I do have property, not many but enough to keep me in my dotage if things dont get worse than they are today, whats more I didnt use any of the dodgy startegies to aquire them.

I would say all anyone needs to invest in property is a reasonable amount of knowledge and some, maybe not a lot, but some money!

these no money down deals have to go like clockwork or they will come unstuck and we all know things dont do that. (Do They?)

13:24 PM, 26th June 2011
About 9 years ago

Would a repossession still be an exception to these guidelines? The owner needing a speedy sale for reasons which do not affect the actual value of the property. Hence selling at auction &/or BMV.

18:35 PM, 27th June 2011
About 9 years ago

"“Armchair Investor” is a phrase that’s been created to describe people who haven’t got the time, skills or inclination to perform due diligence but still want to invest into property"

More money than sense springs to mind...

"What is a true bargain and how would you recognise it?.."

When the price and condition of the property, in conjunction with your mortgage product, stack up favourably with the realistic monthly income for similar properties in the area. All of the above can be ascertained with an hours research on the leading property portals, with a laptop, in your armchair 😉

Mark Alexander

22:14 PM, 27th June 2011
About 9 years ago

Hi Calum

For first level 'due diligence' I would agree. However, if you don't actually visit the property how will you ever know why it's so cheap compared to others? It could be a complete wreck, next door to something that puts everybody else off etc.

6:53 AM, 28th June 2011
About 9 years ago

Most definitely. Plus viewing properties is the fun part!

I do find myself strangely addicted to rightmove though 🙂

Nicola Parsler

11:25 AM, 29th June 2011
About 9 years ago

A true bargain is one where the property puts a decent amount of cash in your pocket AFTER expenses!

Mark Alexander

11:42 AM, 29th June 2011
About 9 years ago

Absolutely right Nikki and you can use our Number Crunchers to ensure you've included all the relevent expenses to calculate your returns

15:19 PM, 1st July 2011
About 9 years ago

I've been waiting for this type of debate for a while. Thank you, Mark! The subject is huge and not just as simple as you may think.

Turn your mind to almost anything and you could, in theory, be good at it. Property investment is no different. Apply your strategy, or someone elses (why re-invent the wheel), learn how to do your due diligence and apply your knowledge, jump on the internet and search for the property, arrange and attend all the viewings logging all the issues you see (having learnt what a property expert would see as an issue), do your sums, place your offers, discard the rejections, (can you see where I'm going with this?), get an offer secured, deal with solicitors, valuers, brokers, builders (if you need them), letting agents; the list goes on, and on, and on.

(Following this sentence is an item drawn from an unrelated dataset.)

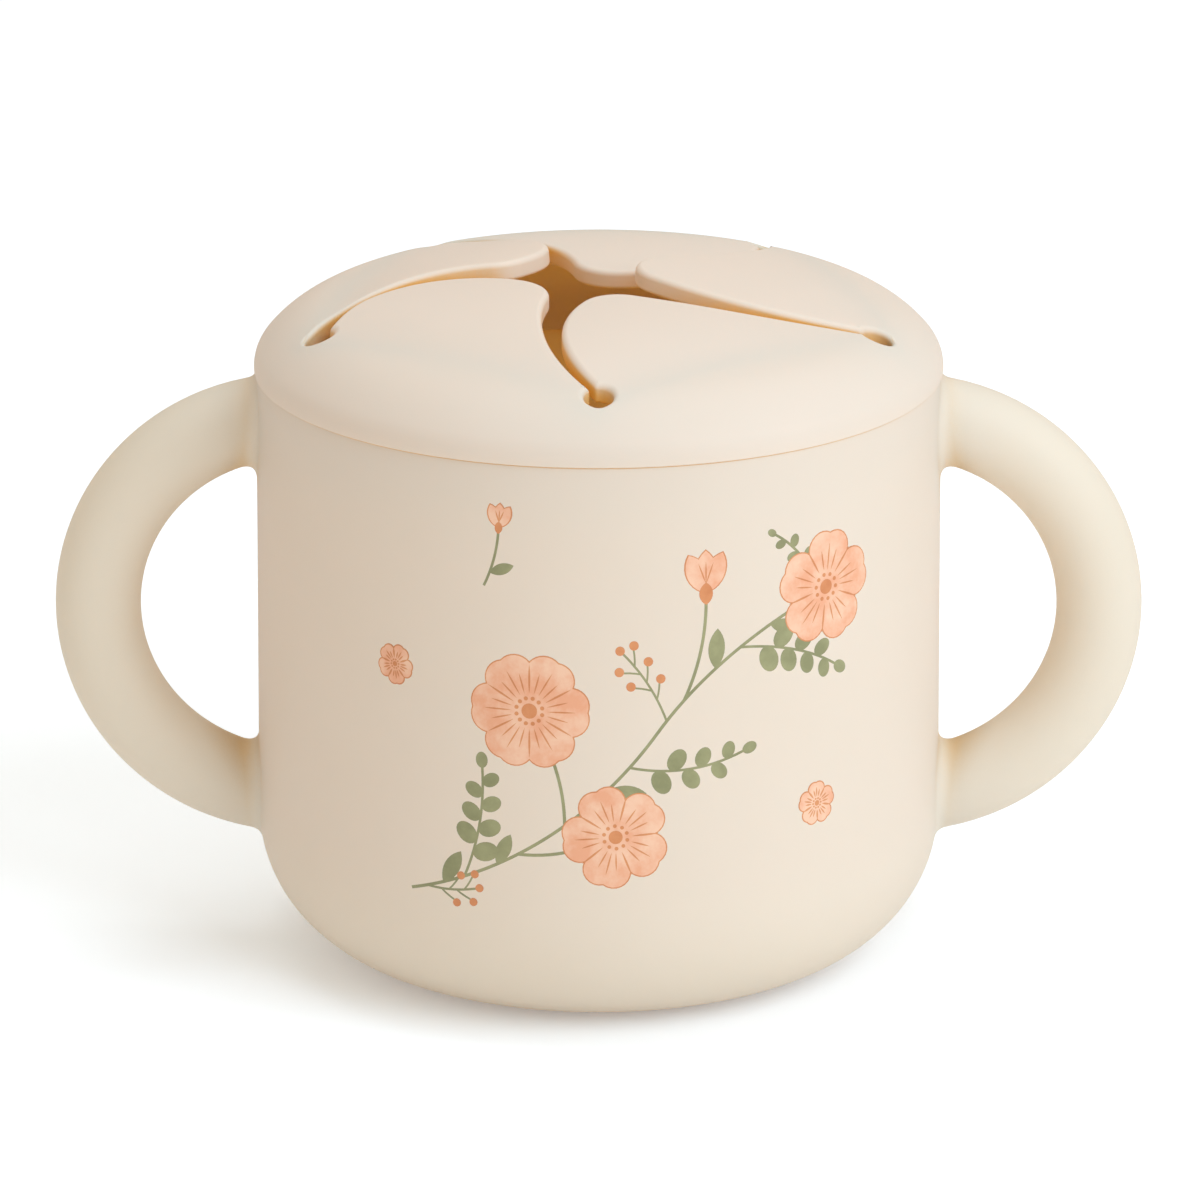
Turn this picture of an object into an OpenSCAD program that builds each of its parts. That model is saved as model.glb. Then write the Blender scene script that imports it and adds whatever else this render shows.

What's my point? I work with doctors, investment bankers, teachers, solicitors, police officers, diplomats, ex-pats etc etc - all of them purchase property I source for them. I do everything for them, they just check I've paid them their rent and their mortgage payments have gone out. Whilst it doesn't always go smoothly they come back for more. No business runs smoothly - it's naive to think so. These people are all capable of being good 'hands-on' property investors, and they want to be in property. Who doesn't? These are highly intelligent people. I look after their property investments (they make all the decisions, I do all the leg work), and they get on with the life they want to lead. We call it 'set and forget'. Set up the investment, and let us do the rest so they can forget about it and get on with the important things in their life. I liken it to a stock market investment. You buy your 'stock' and let someone else run that business, and you sell the investment when the time is right.

Property sourcers get a bad name because of the scams that have been exposed over the years. Please don't tar the whole tribe with the same brush. As Mark says, if it sounds too good to be true, it probably is. If someone tells you you're going to be a millionaire in 12 months time, walk away. Property is more about 'get rich slow', not get rich quick. It's no different in the world of stocks and shares. in reality, overnight millionaires are few and far between. I've recently been given backstage access to a massive stock dealing house and I can tell you I was shocked at their attitude to client money. I was horrified the ethos was milk the client for all you can. They couldn't care if the client made money or not.

As with all investments - Caveat Emptor! Be sensible, not over-ambitious, make an effort to know the people you want to work with (being a good judge of character helps), and you too can be a successful investor.

Phew - got that off my chest!

Kind regards,

Mick.

17:01 PM, 2nd July 2011
About 9 years ago

We all like to buy property less than it's worth and some skilled investors are able to do that by having access to contacts and information that others don't. BMV became the froth on the market before the credit crunch when valuers were providing valuations that mortgage providers believed and loans were provided to enable 'no money down' deals. All the parties involved were involved in an unsustainable market. It clearly coudn't go on forever. What we're seeing now and Mark's wise comments allude to this is a market more back to reality again. A healthy sign I think you would all agree.